Not long before Abbie committed suicide, he was still at it, tryimg to rouse the troupes, in a series of debates with his old Yippie pal Jerry Rubin, who’d gone over to the other side. In his last Yippie versus Yuppie debate, in Vancouver, in 1988, the two tangled over the same ol’ question: Can the System be effectively resisted from the outside, or must change come from inside?  Rubin made some good points, noting that “male chauvinism helped take down the movement,” and that Yippies “were not open to self-criticism,”  but when he calls the Babyboomers Yuppies taking over the reins of government, Abbie rightly points out that Rubin is just a “born-again capitalist” and that Yuppies are not new; they’re a throw-back to the so-called Status-Seekers of the 50s, making Rubin a regressive, not a progressive.
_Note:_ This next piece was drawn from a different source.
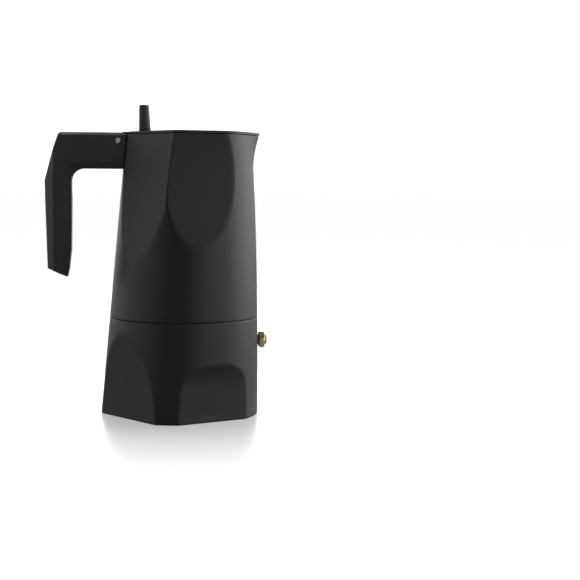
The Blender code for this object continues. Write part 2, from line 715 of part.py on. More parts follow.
def make_handle(black, steel):
    full, flat = handle_outlines()
    sections = (
        (flat, -HANDLE_HALF),
        (full, -HANDLE_FULL_HALF),
        (full, HANDLE_FULL_HALF),
        (flat, HANDLE_HALF),
    )
    rings = [[(x, y, z) for x, z in outline] for outline, y in sections]
    made = piece("handle", *loft(rings), black, (PIN_X, 0, PIN_Z))
    boolean(made, body_tool())
    slot = box((SLOT_BACK, -SLOT_HALF, SLOT_FLOOR), (-30.0, SLOT_HALF, HANDLE_TOP + 5))
    boolean(made, tool("handle_slot_tool", slot))
    boolean(made, cylinder_y("handle_pin_hole_tool", PIN_X, PIN_Z, PIN_R + GAP, HANDLE_HALF + 2))
    hole = (HANDLE_SCREW_X, HANDLE_SCREW_R + GAP, 180.0, SLOT_FLOOR + 2)
    boolean(made, cylinder_z("handle_screw_hole_tool", *hole))
    counterbore = (HANDLE_SCREW_X, HANDLE_SCREW_HEAD_R + GAP, 180.0, HANDLE_SCREW_SEAT)
    boolean(made, cylinder_z("handle_counterbore_tool", *counterbore))
    screw = (
        (HANDLE_SCREW_HEAD_R - 0.6, HANDLE_SCREW_SEAT - GAP - 1.9),
        (HANDLE_SCREW_HEAD_R, HANDLE_SCREW_SEAT - GAP - 1.3),
        (HANDLE_SCREW_HEAD_R, HANDLE_SCREW_SEAT - GAP),
        (HANDLE_SCREW_R, HANDLE_SCREW_SEAT - GAP),
        (HANDLE_SCREW_R, HANDLE_SCREW_TOP),
    )
    foot = (HANDLE_SCREW_X, 0, HANDLE_SCREW_SEAT)
    piece("handle_screw", *turned(screw, 24, centre=(HANDLE_SCREW_X, 0)), steel, foot)


# ---------------------------------------------------------------- assembly


def main():
    for old in list(bpy.data.objects):
        bpy.data.objects.remove(old, do_unlink=True)
    cast = material("black_cast_aluminium", (0.028, 0.028, 0.029), 0.55, 0.0)
    plain = material("bare_aluminium", (0.62, 0.62, 0.63), 0.42, 1.0)
    black = material("black_plastic", (0.022, 0.022, 0.023), 0.5, 0.0)
    steel = material("stainless_steel", (0.66, 0.66, 0.67), 0.28, 1.0)
    brass = material("brass", (0.78, 0.56, 0.24), 0.3, 1.0)
    fibre = material("red_fibre", (0.22, 0.05, 0.04), 0.7, 0.0)
    rubber = material("white_silicone", (0.75, 0.74, 0.7), 0.6, 0.0)

    make_boiler(cast)
    make_valve(brass, fibre, steel, rubber)
    funnel_top = make_funnel(plain)
    seal_top = make_seal(funnel_top, rubber, plain)
    make_chamber(seal_top, cast)
    make_column(plain)
    make_lid(cast)
    make_knob(black, steel)
    make_pin(steel)
    make_handle(black, steel)


main()
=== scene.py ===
"""The finished look of the moka pot: fine surfaces, procedural materials and a plain studio.

Shapes are worked out in millimetres, in the frame's own axes: +X to the spout, -X to the handle,
+Z up. They are stored in metres. Outer forms repeat the design's own formulas on a fine mesh.
"""

import json
import math

import bmesh
import bpy
import numpy as np
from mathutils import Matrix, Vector


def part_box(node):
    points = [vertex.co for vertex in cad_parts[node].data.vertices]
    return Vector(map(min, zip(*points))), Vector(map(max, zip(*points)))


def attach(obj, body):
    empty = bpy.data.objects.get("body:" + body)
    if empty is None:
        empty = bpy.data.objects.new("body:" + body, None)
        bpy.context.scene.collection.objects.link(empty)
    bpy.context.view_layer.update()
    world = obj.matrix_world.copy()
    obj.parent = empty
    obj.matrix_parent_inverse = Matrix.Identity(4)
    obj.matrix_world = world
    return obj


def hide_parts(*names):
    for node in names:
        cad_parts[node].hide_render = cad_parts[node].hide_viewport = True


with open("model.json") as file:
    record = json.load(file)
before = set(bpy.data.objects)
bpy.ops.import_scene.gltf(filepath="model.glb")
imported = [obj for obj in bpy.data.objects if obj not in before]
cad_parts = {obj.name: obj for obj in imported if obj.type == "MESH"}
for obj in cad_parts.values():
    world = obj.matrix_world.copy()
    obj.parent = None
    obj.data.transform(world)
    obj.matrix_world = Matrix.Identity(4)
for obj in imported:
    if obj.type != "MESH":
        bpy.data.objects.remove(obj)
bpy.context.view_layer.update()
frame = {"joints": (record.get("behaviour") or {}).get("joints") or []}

MM = 0.001
GAP = 0.3
JOINTS = {joint["name"]: joint for joint in frame["joints"]}


def corners(node):
    """A CAD node's lowest and highest corner, in millimetres."""
    return [np.array(corner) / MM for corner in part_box(node)]


def middle_x(node):
    low, high = corners(node)
    return (low[0] + high[0]) / 2


# ---------------------------------------------------------------- sizes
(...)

As if to demonstrate how much air has gone out of the 60s party balloon, during the Vancouver debate one female student ran up on stage and attacked Rubin with a cream pie, disrupting the event.  It was almost comical watching the woman make her escape, nobody giving a shit; even the camera seemed indifferent. It was hard to tell who it was more embarrassing to — Abbie or Jerry. The entire debate is worth watching.  It’s available here.

Looking ahead to the horror show ahead in November, what with Democrats seeming in disarray — Warren fading fast, Bernie looking ancient, Biden looking done, and Buttgieg on the ascent: You can almost see Trump handling any of them on stage with his nincompoop’s invective in October; you can smell re-election; you can almost predict the world’s end can’t be far behind. Wouldn’t it be nice to have Abbie here for some guerilla theatrics; to maybe lead Congressmen in an Augustus Boal tactic or two — Legislative Theatre, making laws as psycho-drama, senators acting out citizens without health insurance, representatives acting out young people crushed by student debt, Pelossi tearing up the military budget, and Abbie presiding like some genius clown shaking us loose from the gravity of the situation.